»»

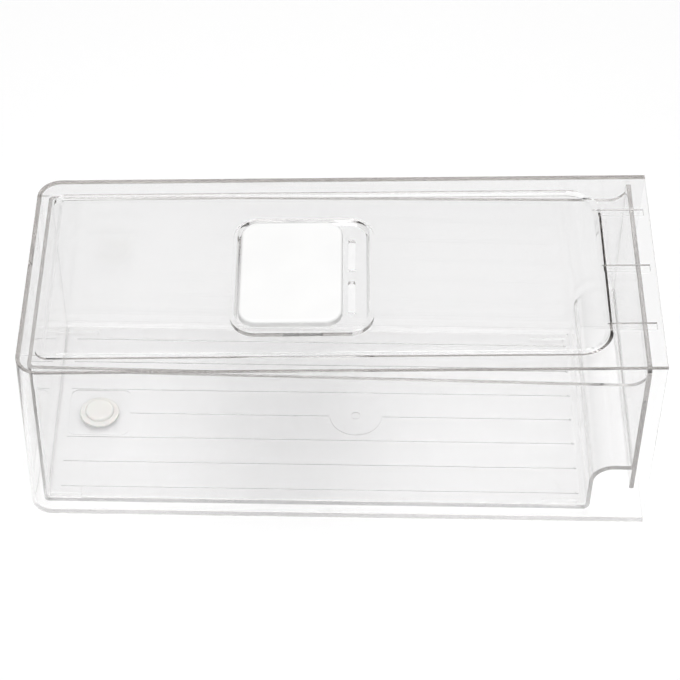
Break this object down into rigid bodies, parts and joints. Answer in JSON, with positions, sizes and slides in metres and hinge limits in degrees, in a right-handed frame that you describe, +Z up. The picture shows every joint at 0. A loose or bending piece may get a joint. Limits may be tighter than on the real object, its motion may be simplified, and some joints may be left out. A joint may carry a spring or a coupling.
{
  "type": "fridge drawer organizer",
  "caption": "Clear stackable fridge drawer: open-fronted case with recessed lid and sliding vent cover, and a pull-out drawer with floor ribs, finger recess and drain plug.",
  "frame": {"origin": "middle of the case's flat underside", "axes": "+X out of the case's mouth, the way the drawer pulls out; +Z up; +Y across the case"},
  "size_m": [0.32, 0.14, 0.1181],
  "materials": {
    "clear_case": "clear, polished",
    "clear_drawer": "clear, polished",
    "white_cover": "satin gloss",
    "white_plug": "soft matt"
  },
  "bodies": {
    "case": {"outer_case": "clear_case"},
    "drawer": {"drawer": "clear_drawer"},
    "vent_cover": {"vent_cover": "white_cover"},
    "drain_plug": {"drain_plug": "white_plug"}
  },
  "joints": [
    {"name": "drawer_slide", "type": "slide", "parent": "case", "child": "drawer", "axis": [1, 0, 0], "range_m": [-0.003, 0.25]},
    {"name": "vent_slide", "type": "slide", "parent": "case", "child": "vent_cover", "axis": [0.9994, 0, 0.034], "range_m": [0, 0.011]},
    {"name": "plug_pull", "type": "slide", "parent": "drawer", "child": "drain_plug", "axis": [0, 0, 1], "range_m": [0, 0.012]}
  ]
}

««

(What is required): Extract the complete listing verbatim.

(Answer to the exercise):
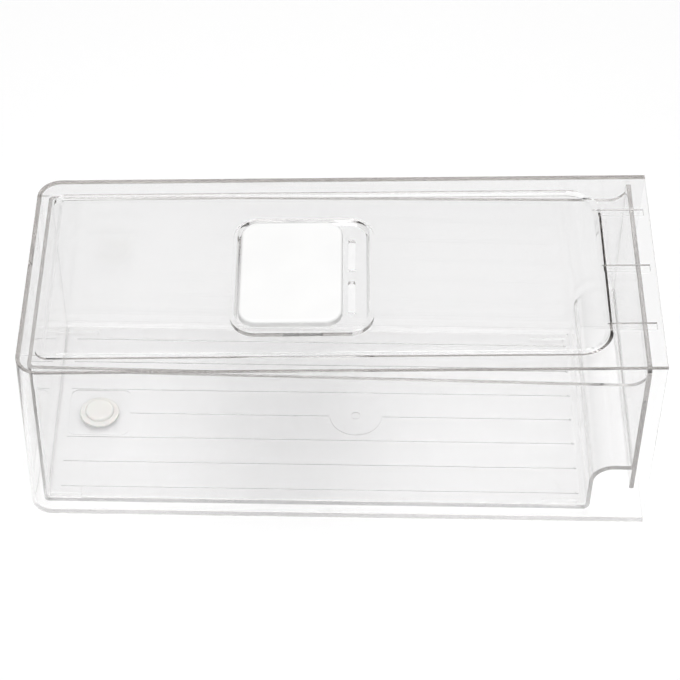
Break this object down into rigid bodies, parts and joints. Answer in JSON, with positions, sizes and slides in metres and hinge limits in degrees, in a right-handed frame that you describe, +Z up. The picture shows every joint at 0. A loose or bending piece may get a joint. Limits may be tighter than on the real object, its motion may be simplified, and some joints may be left out. A joint may carry a spring or a coupling.
{
  "type": "fridge drawer organizer",
  "caption": "Clear stackable fridge drawer: open-fronted case with recessed lid and sliding vent cover, and a pull-out drawer with floor ribs, finger recess and drain plug.",
  "frame": {"origin": "middle of the case's flat underside", "axes": "+X out of the case's mouth, the way the drawer pulls out; +Z up; +Y across the case"},
  "size_m": [0.32, 0.14, 0.1181],
  "materials": {
    "clear_case": "clear, polished",
    "clear_drawer": "clear, polished",
    "white_cover": "satin gloss",
    "white_plug": "soft matt"
  },
  "bodies": {
    "case": {"outer_case": "clear_case"},
    "drawer": {"drawer": "clear_drawer"},
    "vent_cover": {"vent_cover": "white_cover"},
    "drain_plug": {"drain_plug": "white_plug"}
  },
  "joints": [
    {"name": "drawer_slide", "type": "slide", "parent": "case", "child": "drawer", "axis": [1, 0, 0], "range_m": [-0.003, 0.25]},
    {"name": "vent_slide", "type": "slide", "parent": "case", "child": "vent_cover", "axis": [0.9994, 0, 0.034], "range_m": [0, 0.011]},
    {"name": "plug_pull", "type": "slide", "parent": "drawer", "child": "drain_plug", "axis": [0, 0, 1], "range_m": [0, 0.012]}
  ]
}